__Requirement__. Output, word for word, every line from the start of the listing down to and including the line that contains "clasp, +Z is up."; include nothing else.

═══ Task input ═══

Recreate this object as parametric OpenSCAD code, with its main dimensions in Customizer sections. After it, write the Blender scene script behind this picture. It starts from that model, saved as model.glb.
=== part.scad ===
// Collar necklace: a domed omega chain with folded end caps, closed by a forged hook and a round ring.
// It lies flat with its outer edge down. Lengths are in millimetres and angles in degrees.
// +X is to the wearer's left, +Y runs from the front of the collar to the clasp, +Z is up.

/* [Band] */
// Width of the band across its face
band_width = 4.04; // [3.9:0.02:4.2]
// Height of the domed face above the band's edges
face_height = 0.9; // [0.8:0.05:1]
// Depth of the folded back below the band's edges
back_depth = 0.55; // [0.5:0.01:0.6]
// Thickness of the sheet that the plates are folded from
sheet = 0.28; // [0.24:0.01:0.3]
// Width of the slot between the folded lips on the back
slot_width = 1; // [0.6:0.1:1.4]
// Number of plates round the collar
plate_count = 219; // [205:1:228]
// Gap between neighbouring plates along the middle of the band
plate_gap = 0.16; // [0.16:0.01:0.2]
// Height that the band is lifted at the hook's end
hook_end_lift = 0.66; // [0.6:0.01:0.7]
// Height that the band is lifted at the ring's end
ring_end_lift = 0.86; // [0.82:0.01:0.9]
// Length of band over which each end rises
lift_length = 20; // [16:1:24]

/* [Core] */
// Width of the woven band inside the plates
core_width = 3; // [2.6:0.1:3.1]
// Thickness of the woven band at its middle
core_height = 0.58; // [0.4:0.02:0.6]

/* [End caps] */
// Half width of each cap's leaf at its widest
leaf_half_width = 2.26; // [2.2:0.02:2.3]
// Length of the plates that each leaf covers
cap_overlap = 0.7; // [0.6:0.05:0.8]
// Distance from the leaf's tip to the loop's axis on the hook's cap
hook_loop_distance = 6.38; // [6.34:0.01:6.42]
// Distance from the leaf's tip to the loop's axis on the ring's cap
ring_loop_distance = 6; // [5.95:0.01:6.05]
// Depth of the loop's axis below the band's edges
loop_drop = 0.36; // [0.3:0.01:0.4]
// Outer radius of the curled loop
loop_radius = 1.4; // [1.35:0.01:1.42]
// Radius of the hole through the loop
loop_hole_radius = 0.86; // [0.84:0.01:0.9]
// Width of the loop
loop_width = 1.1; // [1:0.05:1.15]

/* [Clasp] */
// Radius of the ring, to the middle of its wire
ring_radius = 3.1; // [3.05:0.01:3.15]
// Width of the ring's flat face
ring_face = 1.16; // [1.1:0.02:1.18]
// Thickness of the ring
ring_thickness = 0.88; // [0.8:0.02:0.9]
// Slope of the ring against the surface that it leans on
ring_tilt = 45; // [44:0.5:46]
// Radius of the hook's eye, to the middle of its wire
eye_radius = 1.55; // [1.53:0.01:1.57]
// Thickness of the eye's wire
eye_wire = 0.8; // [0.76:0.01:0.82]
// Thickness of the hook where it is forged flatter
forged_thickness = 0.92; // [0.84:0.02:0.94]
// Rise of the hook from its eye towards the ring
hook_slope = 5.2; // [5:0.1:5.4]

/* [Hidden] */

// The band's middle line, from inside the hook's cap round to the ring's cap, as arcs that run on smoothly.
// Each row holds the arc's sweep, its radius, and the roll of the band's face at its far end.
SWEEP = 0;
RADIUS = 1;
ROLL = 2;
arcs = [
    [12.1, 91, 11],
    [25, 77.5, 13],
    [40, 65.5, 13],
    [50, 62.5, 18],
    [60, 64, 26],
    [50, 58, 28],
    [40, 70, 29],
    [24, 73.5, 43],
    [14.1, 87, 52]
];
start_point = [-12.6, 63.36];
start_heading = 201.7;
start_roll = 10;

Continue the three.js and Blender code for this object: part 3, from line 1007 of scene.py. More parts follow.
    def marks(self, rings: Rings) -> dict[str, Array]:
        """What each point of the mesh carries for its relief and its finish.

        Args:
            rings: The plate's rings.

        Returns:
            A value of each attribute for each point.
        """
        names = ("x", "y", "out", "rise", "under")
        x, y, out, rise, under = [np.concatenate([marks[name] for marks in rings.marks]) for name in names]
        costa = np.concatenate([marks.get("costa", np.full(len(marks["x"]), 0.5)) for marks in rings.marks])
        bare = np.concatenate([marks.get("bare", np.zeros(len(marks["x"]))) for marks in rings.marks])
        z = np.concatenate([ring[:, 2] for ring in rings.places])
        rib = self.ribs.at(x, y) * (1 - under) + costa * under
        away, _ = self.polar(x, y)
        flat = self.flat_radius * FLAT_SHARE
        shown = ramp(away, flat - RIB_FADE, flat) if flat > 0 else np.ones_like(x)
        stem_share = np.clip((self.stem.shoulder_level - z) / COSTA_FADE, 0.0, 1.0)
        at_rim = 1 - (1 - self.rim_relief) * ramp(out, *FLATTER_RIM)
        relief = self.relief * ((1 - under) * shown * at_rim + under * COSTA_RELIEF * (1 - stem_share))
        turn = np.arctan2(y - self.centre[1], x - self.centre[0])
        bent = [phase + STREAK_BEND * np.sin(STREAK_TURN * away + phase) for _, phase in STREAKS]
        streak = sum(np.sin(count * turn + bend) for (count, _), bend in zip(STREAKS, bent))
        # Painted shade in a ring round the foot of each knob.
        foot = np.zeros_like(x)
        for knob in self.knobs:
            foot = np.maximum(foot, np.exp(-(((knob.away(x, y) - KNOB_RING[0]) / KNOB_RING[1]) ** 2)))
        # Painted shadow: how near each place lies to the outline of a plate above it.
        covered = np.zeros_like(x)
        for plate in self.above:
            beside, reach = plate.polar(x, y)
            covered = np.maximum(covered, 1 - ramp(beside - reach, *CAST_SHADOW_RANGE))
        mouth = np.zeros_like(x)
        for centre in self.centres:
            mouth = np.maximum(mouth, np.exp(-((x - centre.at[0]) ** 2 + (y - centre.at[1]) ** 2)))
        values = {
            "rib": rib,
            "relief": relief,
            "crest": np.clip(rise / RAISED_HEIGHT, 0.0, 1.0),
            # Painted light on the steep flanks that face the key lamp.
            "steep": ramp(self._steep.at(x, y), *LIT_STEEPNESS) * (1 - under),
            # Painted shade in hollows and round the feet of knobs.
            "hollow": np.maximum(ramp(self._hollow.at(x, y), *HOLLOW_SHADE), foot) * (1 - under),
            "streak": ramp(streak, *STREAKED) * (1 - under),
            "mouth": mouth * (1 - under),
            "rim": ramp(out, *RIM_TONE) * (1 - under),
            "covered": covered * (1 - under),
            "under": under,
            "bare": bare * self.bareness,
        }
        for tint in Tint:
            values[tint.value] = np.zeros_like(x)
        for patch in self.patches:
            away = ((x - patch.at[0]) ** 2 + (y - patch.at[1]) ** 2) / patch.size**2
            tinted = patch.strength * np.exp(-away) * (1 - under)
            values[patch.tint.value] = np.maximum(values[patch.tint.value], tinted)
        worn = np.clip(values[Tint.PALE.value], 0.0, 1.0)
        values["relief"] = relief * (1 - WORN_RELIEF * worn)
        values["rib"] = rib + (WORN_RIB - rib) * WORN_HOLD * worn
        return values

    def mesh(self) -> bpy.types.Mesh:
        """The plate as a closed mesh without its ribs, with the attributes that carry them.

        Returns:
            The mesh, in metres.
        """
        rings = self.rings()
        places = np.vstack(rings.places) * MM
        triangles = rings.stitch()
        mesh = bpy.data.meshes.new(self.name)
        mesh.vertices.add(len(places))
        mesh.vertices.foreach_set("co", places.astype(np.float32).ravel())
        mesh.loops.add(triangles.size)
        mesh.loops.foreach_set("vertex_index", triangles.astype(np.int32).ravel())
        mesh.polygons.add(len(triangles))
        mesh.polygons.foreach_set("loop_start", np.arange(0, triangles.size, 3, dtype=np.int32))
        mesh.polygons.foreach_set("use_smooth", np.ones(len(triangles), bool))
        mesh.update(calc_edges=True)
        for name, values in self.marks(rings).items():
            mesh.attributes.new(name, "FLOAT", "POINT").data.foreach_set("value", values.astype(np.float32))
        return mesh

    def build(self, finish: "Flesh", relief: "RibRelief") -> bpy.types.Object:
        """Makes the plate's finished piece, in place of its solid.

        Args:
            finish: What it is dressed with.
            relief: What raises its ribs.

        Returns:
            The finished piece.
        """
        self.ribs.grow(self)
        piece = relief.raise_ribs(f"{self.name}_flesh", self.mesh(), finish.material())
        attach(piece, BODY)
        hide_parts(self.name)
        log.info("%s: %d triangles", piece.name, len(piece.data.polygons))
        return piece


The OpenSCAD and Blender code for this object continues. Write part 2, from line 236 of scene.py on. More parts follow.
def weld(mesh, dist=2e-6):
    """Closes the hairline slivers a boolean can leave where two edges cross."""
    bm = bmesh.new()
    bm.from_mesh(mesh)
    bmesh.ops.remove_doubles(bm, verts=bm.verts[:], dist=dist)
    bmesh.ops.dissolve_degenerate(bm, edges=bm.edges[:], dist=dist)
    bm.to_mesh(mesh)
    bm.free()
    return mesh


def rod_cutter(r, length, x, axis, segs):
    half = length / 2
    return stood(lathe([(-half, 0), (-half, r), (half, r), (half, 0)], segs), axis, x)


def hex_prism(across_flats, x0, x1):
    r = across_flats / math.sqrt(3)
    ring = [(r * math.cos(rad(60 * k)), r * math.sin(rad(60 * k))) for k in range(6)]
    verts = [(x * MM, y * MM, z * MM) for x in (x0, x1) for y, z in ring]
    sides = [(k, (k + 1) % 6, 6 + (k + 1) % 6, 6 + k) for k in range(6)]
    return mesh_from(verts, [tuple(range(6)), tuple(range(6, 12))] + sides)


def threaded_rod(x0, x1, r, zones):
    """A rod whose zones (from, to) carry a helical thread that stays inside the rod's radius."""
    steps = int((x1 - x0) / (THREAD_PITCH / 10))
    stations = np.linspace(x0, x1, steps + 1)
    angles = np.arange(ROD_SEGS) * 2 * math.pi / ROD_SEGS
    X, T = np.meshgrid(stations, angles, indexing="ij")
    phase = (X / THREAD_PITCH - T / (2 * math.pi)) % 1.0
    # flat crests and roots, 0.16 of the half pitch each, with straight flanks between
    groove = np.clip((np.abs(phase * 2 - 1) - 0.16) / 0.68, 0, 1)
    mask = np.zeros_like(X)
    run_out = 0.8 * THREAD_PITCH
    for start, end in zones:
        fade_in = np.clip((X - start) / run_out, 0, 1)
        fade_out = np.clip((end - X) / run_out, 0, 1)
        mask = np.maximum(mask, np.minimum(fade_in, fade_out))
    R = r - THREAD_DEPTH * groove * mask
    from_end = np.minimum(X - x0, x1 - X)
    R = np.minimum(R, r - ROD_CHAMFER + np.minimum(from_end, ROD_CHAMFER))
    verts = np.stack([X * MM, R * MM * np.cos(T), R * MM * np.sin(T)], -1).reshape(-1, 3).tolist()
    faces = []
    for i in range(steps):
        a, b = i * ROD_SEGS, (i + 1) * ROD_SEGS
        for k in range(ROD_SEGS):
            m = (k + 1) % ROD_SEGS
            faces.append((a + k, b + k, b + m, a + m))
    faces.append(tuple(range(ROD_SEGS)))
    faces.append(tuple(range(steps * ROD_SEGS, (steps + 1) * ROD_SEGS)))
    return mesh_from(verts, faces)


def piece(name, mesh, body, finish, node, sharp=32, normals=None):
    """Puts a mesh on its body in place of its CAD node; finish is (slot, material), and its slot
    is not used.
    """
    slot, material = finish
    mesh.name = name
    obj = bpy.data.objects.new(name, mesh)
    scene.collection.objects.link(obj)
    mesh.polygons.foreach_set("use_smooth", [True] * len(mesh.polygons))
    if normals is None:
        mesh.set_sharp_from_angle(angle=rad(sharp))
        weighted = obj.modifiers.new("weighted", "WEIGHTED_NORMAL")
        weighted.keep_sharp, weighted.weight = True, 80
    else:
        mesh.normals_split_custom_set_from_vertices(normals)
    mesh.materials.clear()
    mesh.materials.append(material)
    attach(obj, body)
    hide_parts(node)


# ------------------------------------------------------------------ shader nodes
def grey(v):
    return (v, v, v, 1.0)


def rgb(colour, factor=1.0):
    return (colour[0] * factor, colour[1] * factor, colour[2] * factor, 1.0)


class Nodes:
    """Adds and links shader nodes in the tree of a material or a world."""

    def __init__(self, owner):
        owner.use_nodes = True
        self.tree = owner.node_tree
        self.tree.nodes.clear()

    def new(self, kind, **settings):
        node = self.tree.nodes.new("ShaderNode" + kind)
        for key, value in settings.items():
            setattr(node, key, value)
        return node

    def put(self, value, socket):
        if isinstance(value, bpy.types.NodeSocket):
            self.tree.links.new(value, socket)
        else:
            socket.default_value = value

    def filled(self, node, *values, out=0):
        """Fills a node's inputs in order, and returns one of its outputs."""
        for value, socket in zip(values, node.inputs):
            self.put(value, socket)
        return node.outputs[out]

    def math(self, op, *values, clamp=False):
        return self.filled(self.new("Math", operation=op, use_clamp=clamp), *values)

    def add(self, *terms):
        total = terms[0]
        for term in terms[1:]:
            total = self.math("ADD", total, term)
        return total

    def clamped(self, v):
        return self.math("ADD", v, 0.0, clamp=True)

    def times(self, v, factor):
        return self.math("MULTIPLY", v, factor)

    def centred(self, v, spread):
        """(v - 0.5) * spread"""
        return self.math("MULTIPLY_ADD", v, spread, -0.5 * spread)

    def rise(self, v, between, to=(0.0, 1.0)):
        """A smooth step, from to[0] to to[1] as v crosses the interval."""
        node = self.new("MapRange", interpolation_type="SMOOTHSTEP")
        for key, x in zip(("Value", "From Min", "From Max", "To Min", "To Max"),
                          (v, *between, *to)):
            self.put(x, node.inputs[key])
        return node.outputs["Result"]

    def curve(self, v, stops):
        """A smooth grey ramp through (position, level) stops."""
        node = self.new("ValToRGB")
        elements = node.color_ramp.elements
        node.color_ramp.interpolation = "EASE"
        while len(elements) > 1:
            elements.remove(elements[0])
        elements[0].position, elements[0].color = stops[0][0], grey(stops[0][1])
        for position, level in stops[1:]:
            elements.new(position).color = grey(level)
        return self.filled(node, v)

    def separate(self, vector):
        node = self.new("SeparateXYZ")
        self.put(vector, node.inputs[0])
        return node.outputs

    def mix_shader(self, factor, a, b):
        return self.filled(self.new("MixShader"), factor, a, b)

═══

__Answer__.
Recreate this object as parametric OpenSCAD code, with its main dimensions in Customizer sections. After it, write the Blender scene script behind this picture. It starts from that model, saved as model.glb.
=== part.scad ===
// Collar necklace: a domed omega chain with folded end caps, closed by a forged hook and a round ring.
// It lies flat with its outer edge down. Lengths are in millimetres and angles in degrees.
// +X is to the wearer's left, +Y runs from the front of the collar to the clasp, +Z is up.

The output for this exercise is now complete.